Ne yazık ki müşteri de buluyor bu söylemler!
Müslümanların ilk kıblesi olan Mescid-i Aksa’yı işgal eden İsrail’e karşı tek kelam etmeyen sözde din adamları konu İran olunca topyekün saldırıya geçiyorlar. Ayrıca Filistinlilerin izzet ve onur savaşı verilirken, Siyonist rejimle normalleşmeye gösterilmeyen tepki, bugün İran’a karşı büyük bir vicdan rahatlığıyla gösteriliyor.
İran’ın Filistin mücadelesini ve direniş eksenini destekleyenler ise, Şia’ysa İran ajanlığıyla, Ehlisünnet’se İran’a maşa olmakla suçlanıyor!
Kraldan çok kralcı olmaya çalışan bu yağcı yardakçı taife, Türkiye Cumhuriyeti gibi büyük devleti hiçbir yafta ve sahte ,yanıltıcı laflarla yanıltamayacaklarını bilmelidirler! Ajansal faaliyete yönelik varsa ellerinde somut kanıt ivedilikle yetkililere vermeleri gerektiğini ise bilmeyecek kadar aymazlık örneği sergilemekteler.
Üzücü olan ise bir din ya da mezhebi hedef alan, toplumda kin ve nefret oluşturmayı amaç edinen zevatların bir kısmının bırakın yargılanmasını, Türkiye’nin kanaat önderlerindenmiş algısı verilerek ana akım medyada boy göstermesidir.
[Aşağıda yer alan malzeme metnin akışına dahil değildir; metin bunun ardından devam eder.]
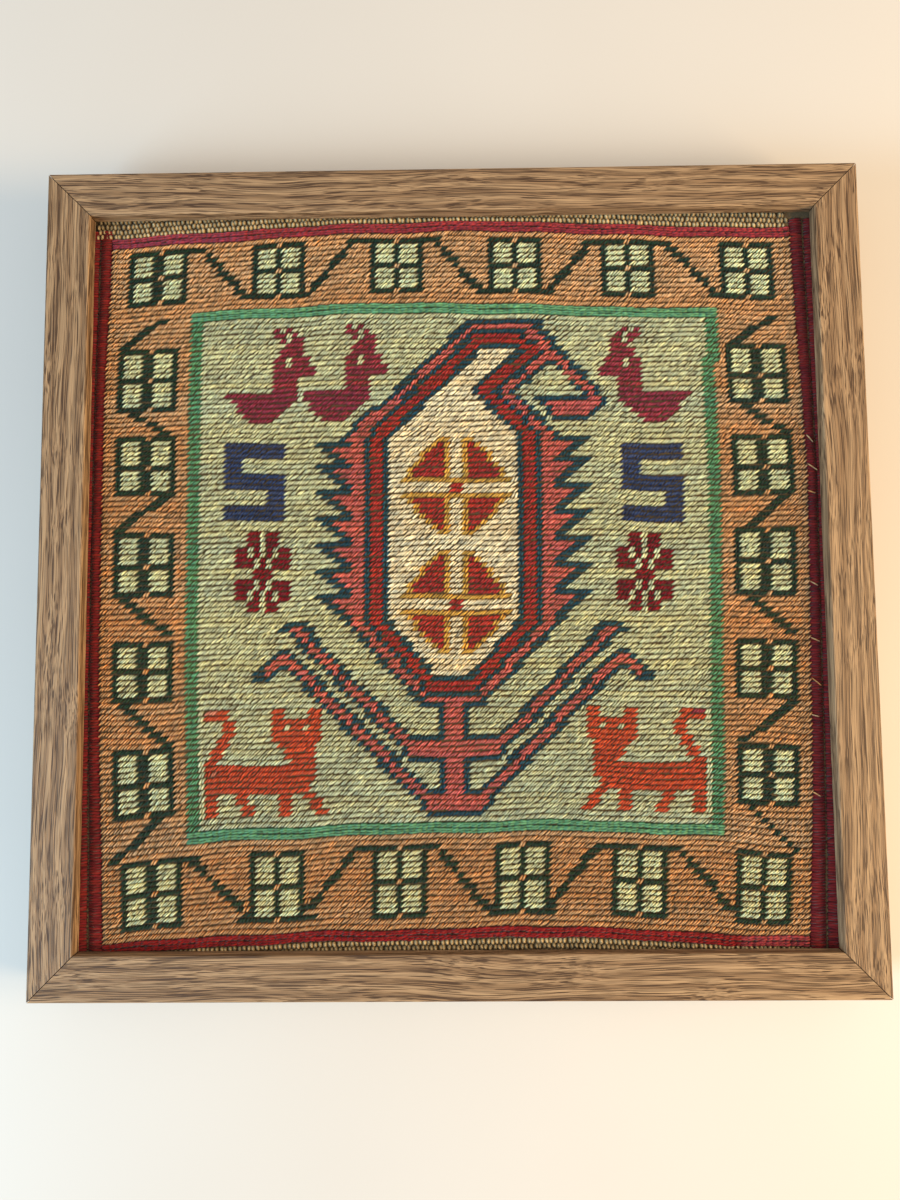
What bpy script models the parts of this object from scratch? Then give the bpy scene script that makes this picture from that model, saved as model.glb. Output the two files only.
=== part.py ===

Hem de Türkiye’nin tanınmış gazetecilerini karşısına dizerek!
Yıllardır başta Türkiye'miz gelmek üzere neredeyse bütün Müslüman ülkelerde mezhep taassuplarını kaşıyanların aynı eller olduğunu, hele de her nedense bunun hep İslam düşmanı Siyonist İsrail'le yakın ilişkiler başlayınca veya başlanması istenince alevlendirildiği de artık herkesçe bilinmesi gereken bir gerçek.
Nitekim ülkemizin birlik ve bütünlüğünün yanında, güvenliğini de tehlikeye sürükleyen bu gelişmelerin zamanlaması çok manidardır.
"Bizim görebildiğimiz bu çıplak gerçeği gerekli makam ve sorumluların görmemesi mümkün değildir" temennisinin "iyimserlik" değil, hakikat olması arzumuzdur.